= Kaltham Jaber =

Qatari writer and poet (born 1958)

Kaltham Jaber (كلثم جبر, full name: Kaltham Jaber Al-Kuwari; born 1958 in Doha, Qatar) is a Qatari writer and poet. Considered a pioneer among women writers in the country, she was the first Qatari woman to author a collection of short stories, doing so in 1978. This feat also made her the first Qatari woman to publish a major work. She teaches in the Department of Social Sciences at Qatar University.

==Personal life and education==
Jaber's father was Jaber bin Mohammed Al-Kuwari, a Qatari poet.

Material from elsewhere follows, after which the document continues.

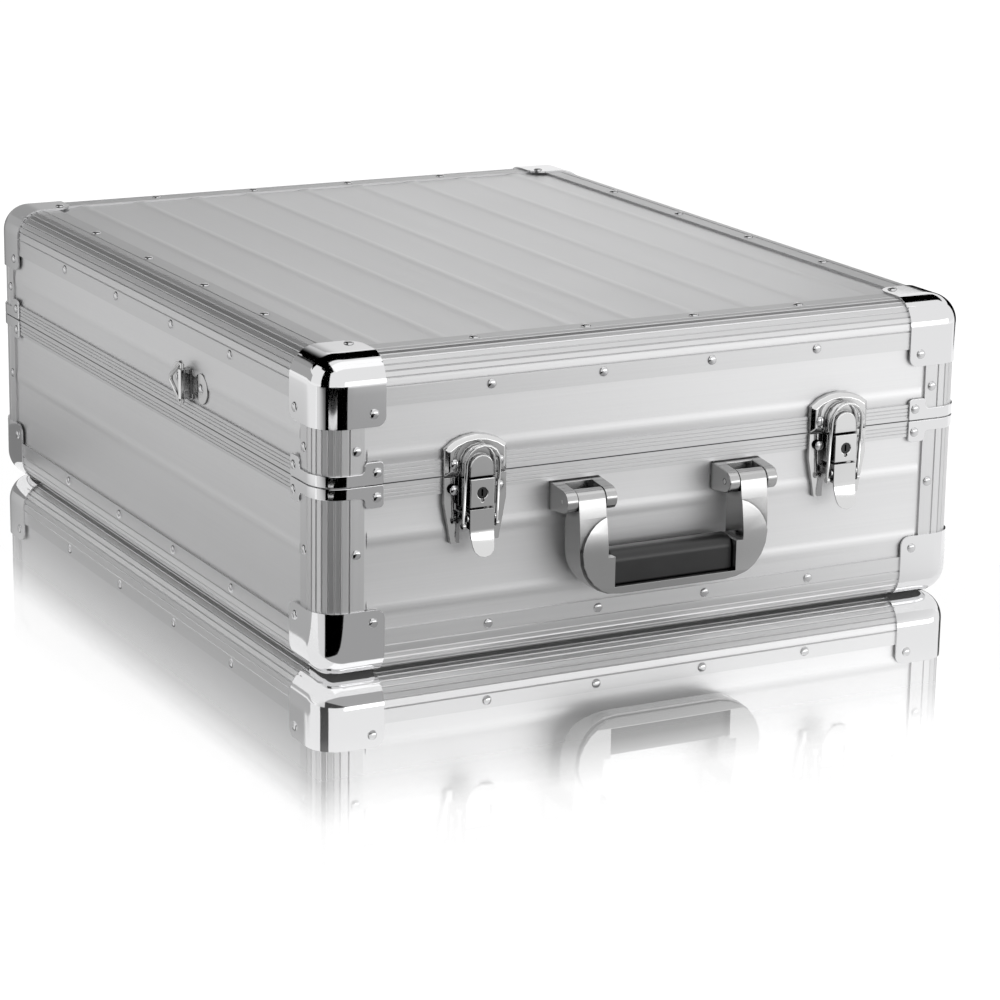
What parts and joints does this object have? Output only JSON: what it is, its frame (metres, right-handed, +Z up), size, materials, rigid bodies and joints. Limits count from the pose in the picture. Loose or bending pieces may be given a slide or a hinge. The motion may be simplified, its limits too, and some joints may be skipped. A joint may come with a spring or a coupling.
{
  "type": "flight case",
  "caption": "Low aluminium flight case with ribbed panels, grooved edge profiles, ball corner caps, two key latches, a drop handle, strap rings and a foam-lined hinged lid.",
  "frame": {"origin": "centre of the footprint of the whole case, at the underside of the base's corner caps", "axes": "+X to the right seen from the front, +Y to the rear hinges, +Z up; the handle faces -Y"},
  "size_m": [0.4604, 0.572, 0.1967],
  "materials": {
    "panel": "light ply faced with brushed, ribbed aluminium sheet",
    "profile": "extruded, satin anodised",
    "rivet": "polished dome heads",
    "plated": "bright plated steel",
    "grip": "matt black",
    "foam": "soft open-cell foam"
  },
  "bodies": {
    "base": {"base_bottom_panel": "panel", "base_front_panel": "panel", "base_rear_panel": "panel", "base_left_panel": "panel", "base_right_panel": "panel", "base_front_edge_profile": "profile", "base_rear_edge_profile": "profile", "base_left_edge_profile": "profile", "base_right_edge_profile": "profile", "base_corner_profiles": "profile", "base_closing_frame": "profile", "base_corner_caps": "plated", "base_seam_straps": "plated", "base_rivets": "rivet", "base_floor_foam": "foam", "base_wall_foam": "foam", "left_latch_plate": "plated", "right_latch_plate": "plated", "left_lock_case": "plated", "right_lock_case": "plated", "lever_pins": "plated", "left_handle_bracket": "plated", "right_handle_bracket": "plated", "handle_pins": "plated", "left_base_leaf": "plated", "right_base_leaf": "plated", "hinge_pins": "plated"},
    "lid": {"lid_top_panel": "panel", "lid_front_panel": "panel", "lid_rear_panel": "panel", "lid_left_panel": "panel", "lid_right_panel": "panel", "lid_front_edge_profile": "profile", "lid_rear_edge_profile": "profile", "lid_left_edge_profile": "profile", "lid_right_edge_profile": "profile", "lid_corner_profiles": "profile", "lid_closing_frame": "profile", "lid_corner_caps": "plated", "lid_seam_straps": "plated", "lid_rivets": "rivet", "lid_top_foam": "foam", "lid_wall_foam": "foam", "left_hook_plate": "plated", "right_hook_plate": "plated", "left_strap_plate": "plated", "right_strap_plate": "plated", "left_lid_leaf": "plated", "right_lid_leaf": "plated"},
    "handle": {"handle_frame": "plated", "handle_grip": "grip"},
    "left_lever": {"left_latch_lever": "plated"},
    "left_bail": {"left_latch_bail": "plated"},
    "left_key": {"left_key_barrel": "plated"},
    "left_ring": {"left_strap_ring": "plated"},
    "right_lever": {"right_latch_lever": "plated"},
    "right_bail": {"right_latch_bail": "plated"},
    "right_key": {"right_key_barrel": "plated"},
    "right_ring": {"right_strap_ring": "plated"}
  },
  "joints": [
    {"name": "lid_hinge", "type": "hinge", "parent": "base", "child": "lid", "pos_m": [0, 0.2825, 0.1182], "axis": [-1, 0, 0], "range_deg": [0, 100]},
    {"name": "handle_pivot", "type": "hinge", "parent": "base", "child": "handle", "pos_m": [0, -0.2745, 0.0983], "axis": [-1, 0, 0], "range_deg": [0, 95]},
    {"name": "left_lever_pivot", "type": "hinge", "parent": "base", "child": "left_lever", "pos_m": [-0.12396, -0.269, 0.0937], "axis": [-1, 0, 0], "range_deg": [0, 120]},
    {"name": "left_bail_pivot", "type": "hinge", "parent": "left_lever", "child": "left_bail", "pos_m": [-0.12396, -0.2685, 0.0892], "axis": [-1, 0, 0], "range_deg": [-150, 0]},
    {"name": "left_key_turn", "type": "hinge", "parent": "base", "child": "left_key", "pos_m": [-0.12396, -0.268, 0.109], "axis": [0, -1, 0], "range_deg": [0, 90]},
    {"name": "left_ring_swing", "type": "hinge", "parent": "lid", "child": "left_ring", "pos_m": [-0.2274, -0.06528, 0.1397], "axis": [0, 0, 1], "range_deg": [0, 180]},
    {"name": "right_lever_pivot", "type": "hinge", "parent": "base", "child": "right_lever", "pos_m": [0.12936, -0.269, 0.0937], "axis": [-1, 0, 0], "range_deg": [0, 120]},
    {"name": "right_bail_pivot", "type": "hinge", "parent": "right_lever", "child": "right_bail", "pos_m": [0.12936, -0.2685, 0.0892], "axis": [-1, 0, 0], "range_deg": [-150, 0]},
    {"name": "right_key_turn", "type": "hinge", "parent": "base", "child": "right_key", "pos_m": [0.12936, -0.268, 0.109], "axis": [0, -1, 0], "range_deg": [0, 90]},
    {"name": "right_ring_swing", "type": "hinge", "parent": "lid", "child": "right_ring", "pos_m": [0.2274, -0.06528, 0.1397], "axis": [0, 0, -1], "range_deg": [0, 180]}
  ],
  "couplings": [
    {"joint": "left_bail_pivot", "follows": "left_lever_pivot", "ratio": -1.25},
    {"joint": "right_bail_pivot", "follows": "right_lever_pivot", "ratio": -1.25}
  ]
}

She attained her Master of Social Work degree from Helwan University in 1992. She then achieved a doctorate degree from Cairo University in 1997.

==Career==
Her career as a writer began in the mid-seventies with Al-Oruba, a Qatari magazine established in 1971 that published short stories. In 1978, Jaber became the first Qatari woman to write an anthology of short stories, entitled "Ania wa Ghabat as-Samt wa at-Taraddud". The main focus of these stories is the desire for Qatari women to have a role in restructuring social norms and cultural conceptions.

She wrote the short story The Face of An Arab Woman in 1993, earning her the Creativity Award from Al Jasra Cultural and Social Club in 2001. In 1999, she co-authored a collection of short stories, geared mainly towards children, with Saudi author Khalil Al-Fazie.

In 1998, Jaber served as a member of the first board of directors of the National Council for Culture, Arts and Heritage, which was the first stand-alone governmental agency to oversee cultural affairs in Qatar.

Jaber wrote an Arabic book entitled The Life Cycle in the Qatari Society Tradition, published in 2015 by Qatar Museums. Documenting the intricacies of the life of an average Qatari, the book is based on both, personal accounts, and a large-scale study carried out by the Qatar-based Arab Gulf States Folklore Centre in the early 1990s. It is equipped with numerous illustrations and contains facets about Qatari culture.

In 2016, she wrote two articles in Qatari daily Al Raya, advocating for women's rights and claiming that the discrepancy in rights between the two sexes in the Arab world results not from Islam or the Quran, but from the desire of men to control women. Furthermore, she proposed increased legislation to protect the rights of women.